Here’s two useful facts about DP graphs:
Lemma (DP 2): $\forall v, u, u_2 \in V(G).\ v \text{ dom } u_1 \land v \text{ dom } u_2 \Rightarrow \exists w.\ v \text{ dom } w \land w \text { pdom } u_1 \land w \text{ pdom } u_2$.
Proof.
By the definition of DP, either $\text{dom}_s(v) = \emptyset$ in which case $ v = u_1 = u_2 = w$ and we’re done, or $\exists w’.\ w’ \text{ pdom } v$ and $v \text { dom}_s w’$. WLOG and FSOC, suppose $w’ \not \text{pdom } u_1$. Then $\exists P = (u_1, …, f)$ such that $w’ \not \in P$. Suppose $w’ \not \text{dom } u_1$. Then, since $v \text { dom } u_1$ there exists a $P’ = (v, …, u_1)$ not containing $w’$ so concatenating $P$ and $P’$ yields a $v-f$ path not containing $w’$. This contradicts the definition of post-domination. Otherwise, if $w’ \text{ dom } u_1$, then repeat this process with a post dominator of $w’$ chosen as the new $w’$.
$\square$
Lemma (Scoping): $\forall v, w, u$ st $v$ dom $w \land w$ postdom $v \land v \rightarrow u \land u \rightarrow w \Rightarrow v$ dom $u \land w$ postdom $u$.

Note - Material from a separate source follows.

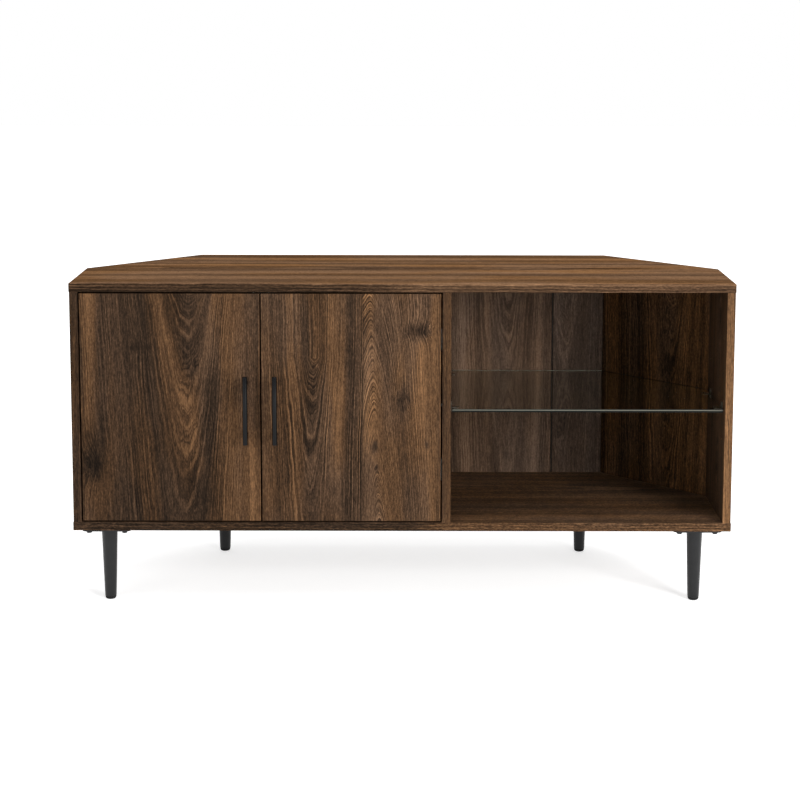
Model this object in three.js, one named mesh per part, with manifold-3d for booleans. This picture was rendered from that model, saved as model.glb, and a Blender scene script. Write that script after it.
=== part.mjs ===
// Corner tv cabinet: a low case with clipped rear corners on four tapered legs, two inset doors on the left
// and an open bay with a glass shelf on the right. Millimetres, +Z up, the front faces -Y.
import * as THREE from 'three';
import { mergeVertices } from 'three/addons/utils/BufferGeometryUtils.js';
import Module from 'manifold-3d';

// Case
const caseWidth = 1219;
const caseDepth = 400;
const sideDepth = 200;
const clippedWidth = 200;
const totalHeight = 608;
const undersideHeight = 144;
const deckThickness = 16;
const deckOverhang = 0.75;
const sideThickness = 15;
const dividerThickness = 16;
const backThickness = 15;
const backRecess = 5;
const panelEdge = 0.6;
const mitreGap = 0.3;
const baySpan = 504.5;

// Back panels
const backStripWidth = 100.9;
const seamGap = 0.8;
const lightSlit = 1.1;

// Doors
const doorThickness = 15;
const doorGap = 3;

// Handles
const handleLength = 127;
const handleRadius = 4.5;
const handleEndChamfer = 0.8;
const handlePostSpacing = 96;
const handlePostRadius = 4;
const handleReach = 29.5;
const handleInset = 25.5;
const screwRadius = 2;
const screwHoleRadius = 2.5;
const screwHeadRadius = 4.2;
const screwHeadHeight = 2.4;
const screwGrip = 8;
const screwPlay = 0.15;
const screwTipRoom = 2;
const slotWidth = 1.1;
const slotDepth = 0.9;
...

Basically, this says the nodes “in-between” $v$ and $w$ are dominated by $v$ and post dominated by $u$.
The way I think of this is that these graphs have “scopes” in which every node within the scope (depicted as the gray box with “…” here) has a shared dominator and shared post-dominator.
Proof.
Take an arbitrary $v, w, u$ such that the hypothesis holds. Since $v$ dom $w$, then every $r$-$w$ path must pass through $v$. As $v \rightarrow u$ and the graph is acyclic, then $u \not \rightarrow v$. But since $u \rightarrow w$, then it must be that every $r$-$u$ path must contain $v$, otherwise there would be a $r$-$w$ path not containing $v$. So $v$ dom $u$. Now, since $w$ postdom $v$, every $v$-$f$ path must contain $f$. We again know that $w \not \rightarrow u$, so in order for $w$ to be a post dominator, every $u$-$f$ path must contain $w$ since $v \rightarrow w$. Thus $w$ postdom $u$.
$\square$
For the graphs in Caiman, we also can say a little more.

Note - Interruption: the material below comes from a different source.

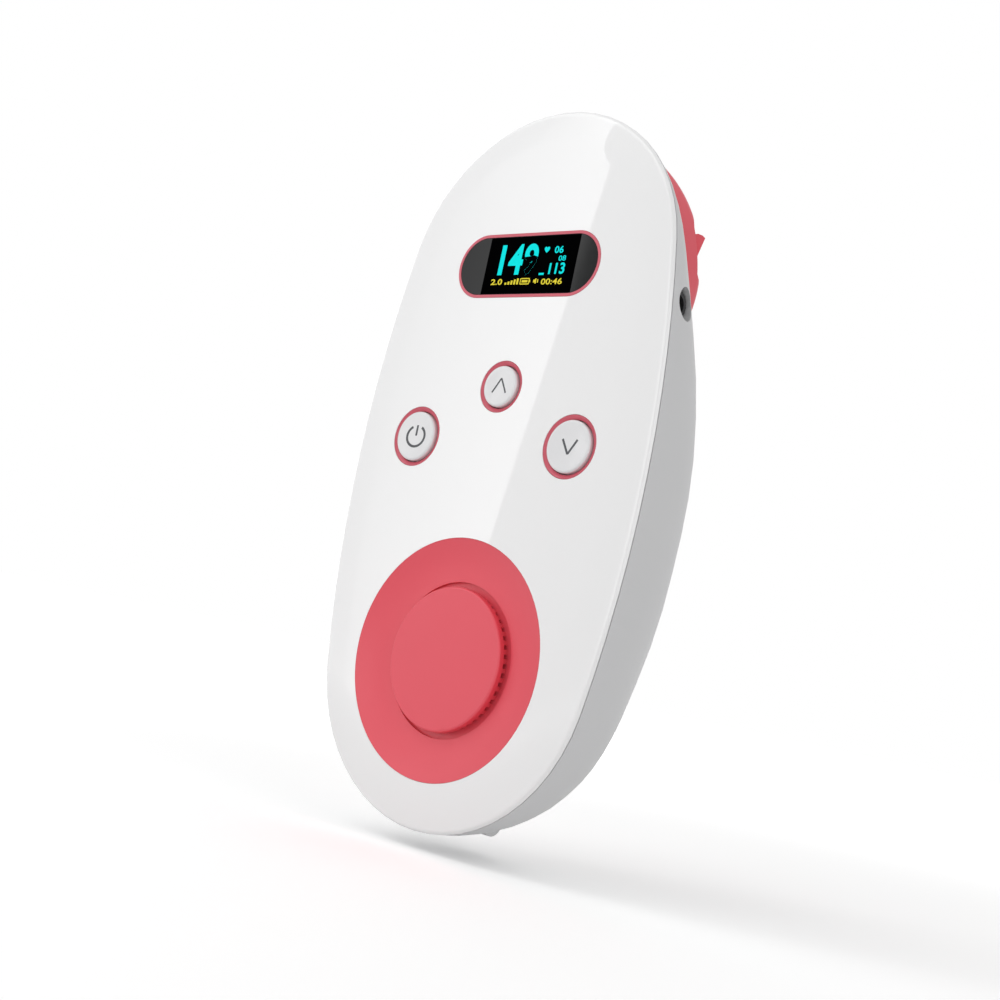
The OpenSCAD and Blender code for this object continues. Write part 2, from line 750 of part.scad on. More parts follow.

Observation (CG1): $\forall v,w.\ vw \in E(G) \Rightarrow v$ dom $w$ or $w$ postdom $v$.
Proof. If the only successor of $v$ is $w$, then $w$ postdom $v$. If $v$ has more successors besides $w$, then by definition $v$ dom $w$. $\square$
Lemma (CG2): $\forall u, v.\ u \rightarrow v \Rightarrow \exists w. \ w$ pdom $u$ and $w$ dom $v$.
Proof.
By structural induction on $u$:
u = None()
. Then here $u = v = w$.u = Next(s)
. If $s = v$ or $v = u$ then let $w = u$.
Otherwise, by the IH, there exists a $w’$ such that $w’$ postdom $s$ and $w’$ dom $v$. Since
$s$ postdom $u$ then let $w = w’$.u = Select(a, b)
, focusing on
the two-child case which is all we need. However, this generalizes to an arbitrary number
of children. If $v = u$, $v = a$, or $v = b$, then let $w = u$. Otherwise let $z$ be a node
such that $u$ dom $z$ and $z$ postdom $u$ which exists by definition of DP graphs.

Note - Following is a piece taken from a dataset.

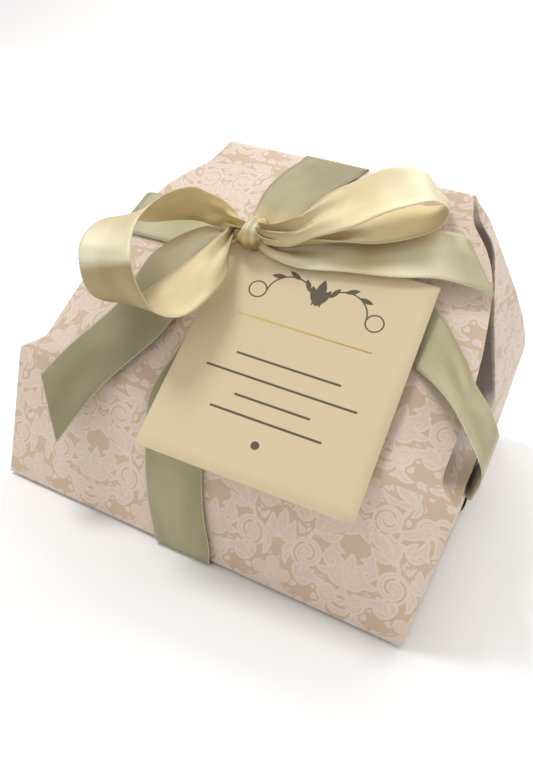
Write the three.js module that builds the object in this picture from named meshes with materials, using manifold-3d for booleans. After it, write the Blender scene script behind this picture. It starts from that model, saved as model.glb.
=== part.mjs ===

Suppose $v \rightarrow z$. Then by scoping, $u$ dom $v$. Thus, let $w = u$. Otherwise,
$z \rightarrow v$. By the IH, $\exists w’$ such that $w’$ postdom $z$ and $w’$ dom $v$.
As $z$ pdom $u$, then $w’$ pdom $u$ so let $w = w’$.$\square$
Lets’ also define some other terms and notation we’ll use throughout this post:
In the next sections, we’re going to do something weird. I’m going to style most of the rest of the post as a dialogue. It seems to work well for philosophy, although admittedly I haven’t read enough philosophical dialogues to claim I know what I’m doing here. The dialogue will be between Livia Drusilla (whom I will abbreviate as L) and Marcus Aggripa (whom I will abbreviate as A), since I’m sure this is what dead Romans would be doing if there is some kind of afterlife. The goal here is to try and provide a more natural development of ideas, rather than just presenting them to you. Of course, even this dialogue is cleaned up and reordered quite a bit compared to how the ideas actually evolved.
The algorithm will proceed in two phases, one phase which places initializations of variables “as late as possible”, and another hoist phase which tries to find earlier, more optimal initialization points. So let’s see how this goes…
Livia excitedly walks into the Roman forum, where she spots Agrippa, drinking espresso and admiring the ruins
L: Agrippa! I think I have an optimal, polynomial time solution to the initialization problem.
A: Optimal and polynomial time you say? Well I’d sure like to hear it.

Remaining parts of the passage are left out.